Measurement: Sensors (Feb 2023)
Performance analysis of Kmeans with modified initial centroid selection algorithms and developed Kmeans9+ model
Abstract
Partition the sample space to the user requirement is an easy and efficient cluster method in many applications. Kmeans is one of the simple and efficient partition algorithms used in many cluster solutions. We suggest Multivariant Silhouette method to predict the cluster count value for Kmeans algorithm. The work proposes three new algorithms for initial seed selection. The Kmeans algorithm is modified using statistical measure Mean, Median, Partition centre for the cluster centroid calculation.
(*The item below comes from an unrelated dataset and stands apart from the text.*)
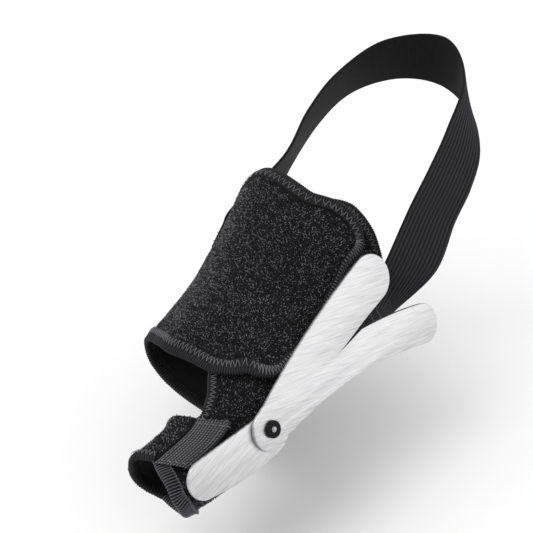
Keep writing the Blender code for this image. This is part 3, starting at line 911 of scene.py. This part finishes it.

In conventional Kmeans algorithm, the samples are compared with all the partition centroids to decide the inclusion of a sample in a cluster. In Kmeans9+ algorithm, the samples are compared only with the centroids of current and eight nearest neighbouring cluster partitions. It reduces the needless comparisons of samples with cluster centroids and improve the efficiency of the algorithm. The performance of created algorithms is evaluated using data from UCI and KBPE SSLC. Cluster efficiency analysis is done using the cluster evaluation indices such as Silhouette and Dunn Index. Nine nearest neighbour uniform partition cluster model Kmeans9+ improve the performance of the K means algorithm and obtain the natural cluster results with minimum iterations.